En effet, la seule manière de catégoriser les individus en un groupe culturel homogène serait de montrer que chacun de ses membres possède un ensemble homogène de représentations (ou de traits culturels) qui ne serait pas partagé par un autre groupe. Les représentations sont formées de manière épigénétique à partir de combinaisons d’éléments génétiquement déterminés et communs à tous les humains. Tout humain est donc potentiellement capable de former les mêmes représentations. Les représentations sont formées au sein de chaque individu au cours de sa vie et principalement par contacts sociaux ou par innovation personnelle. Ce processus est tellement dépendant de l’accès qu’a l’individu aux diverses sources de représentations (les parents, l’école, les lectures, les amis, les voyages, etc.) et sur les capacités individuelles, qu’il est tout simplement impossible que chaque membre du groupe ait un même ensemble de représentations qui seraient différentes de celles d’un autre groupe.

Ils peuvent avoir un certain nombre de traits qui les différencieraient d’un autre groupe, mais cela ne signifie pas que chacun d’entre eux partage tous les traits. Aussi, à l’inverse des gènes, les représentations peuvent être nouvellement formées chez l’individu, par simple contact social, les rendant ainsi inadéquat pour le rôle de marqueur. Toute référence à des groupes culturels homogènes n’a donc aucune valeur scientifique, principalement due à la nature flexible des représentations mentales et à leur mode de transmission.

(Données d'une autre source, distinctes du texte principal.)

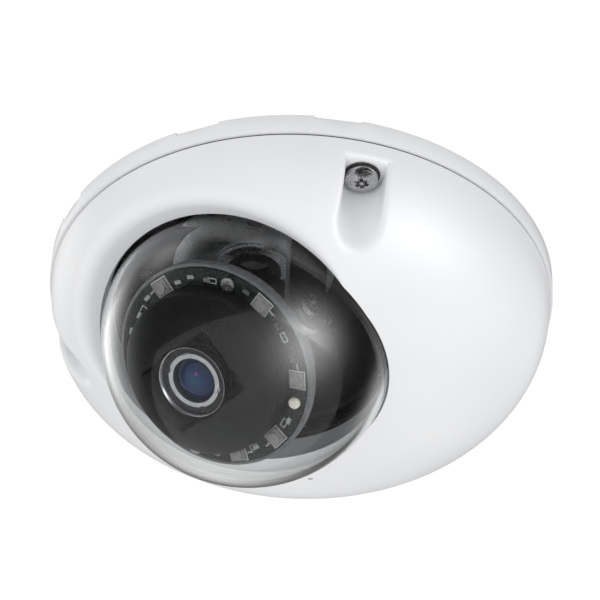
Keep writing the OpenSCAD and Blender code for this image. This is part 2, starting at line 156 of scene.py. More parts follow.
def finish_piece(name, mesh, body, sharp=35):
    mesh.shade_smooth()
    mesh.set_sharp_from_angle(angle=math.radians(sharp))
    piece = bpy.data.objects.new(name, mesh)
    bpy.context.scene.collection.objects.link(piece)
    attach(piece, body)
    return piece


def grid_faces(rings, around, closed_loop=False):
    """Quads between rings of points that each go all the way round."""
    steps = rings if closed_loop else rings - 1
    return [
        (i * around + j, i * around + (j + 1) % around,
         (i + 1) % rings * around + (j + 1) % around, (i + 1) % rings * around + j)
        for i in range(steps) for j in range(around)
    ]


def turned(profile, place, around=192, wobble=None):
    """Points and faces of a closed (radius, height) profile swept round the Z axis of place."""
    points = []
    for i, (r, h) in enumerate(profile):
        for j in range(around):
            a = 2 * math.pi * j / around
            grown = r + (wobble(i, j) if wobble else 0)
            points.append(place @ Vector((grown * math.cos(a), grown * math.sin(a), h)))
    return points, grid_faces(len(profile), around, closed_loop=True)


def box_at(place, w, d, h, lift=0.0):
    """Points and faces of a block that stands on z = lift of place."""
    points = [
        place @ Vector((x * w / 2, y * d / 2, lift + z * h))
        for z in (0, 1) for x, y in ((-1, -1), (1, -1), (1, 1), (-1, 1))
    ]
    faces = [(3, 2, 1, 0), (4, 5, 6, 7), (0, 1, 5, 4), (1, 2, 6, 5), (2, 3, 7, 6), (3, 0, 4, 7)]
    return points, faces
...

Tout au plus, si l’on dit qu’un groupe d’individus partagent un même langage, c’est tout ce qui peut être dit à leur sujet. Partager un langage n’implique pas qu’automatiquement, ces individus partageront tous les aspects de leur comportement. De même, nous ne pouvons rien inférer des capacités mentales de quelqu’un par la langue qu’il parle, ou par ses habitudes comportementales. Finalement, même les gens qui partagent un même langage peuvent être catégorisés selon leur accent ou leur dialecte, ou bien tout simplement par la façon dont ils parlent au sein de leur famille. Il y autant de cultures que de contacts entre individus.

 

Race et culture : deux façons arbitraires de former des coalitions

  Nous avons présenté ici les arguments montrant que tenter de définir des groupes homogènes sur base de traits physiques ou comportementaux n’a pas de valeur scientifique. Toutefois nous ne pouvons pas nier que les gens ont tendance à considérer qu’ils appartiennent à une culture ou une race. Pour se rendre compte de l’importance d’un tel sentiment, il suffit de voir combien de conflits ou de génocides ont été perpétrés au nom de la culture et de la race.

Prétendre que cela n’a pas de valeur scientifique empêchera uniquement la justification scientifique de telles discriminations. Mais cela n’aidera pas à empêcher la discrimination elle-même. Nous devons aussi comprendre quels mécanismes se cachent derrières de tels comportements.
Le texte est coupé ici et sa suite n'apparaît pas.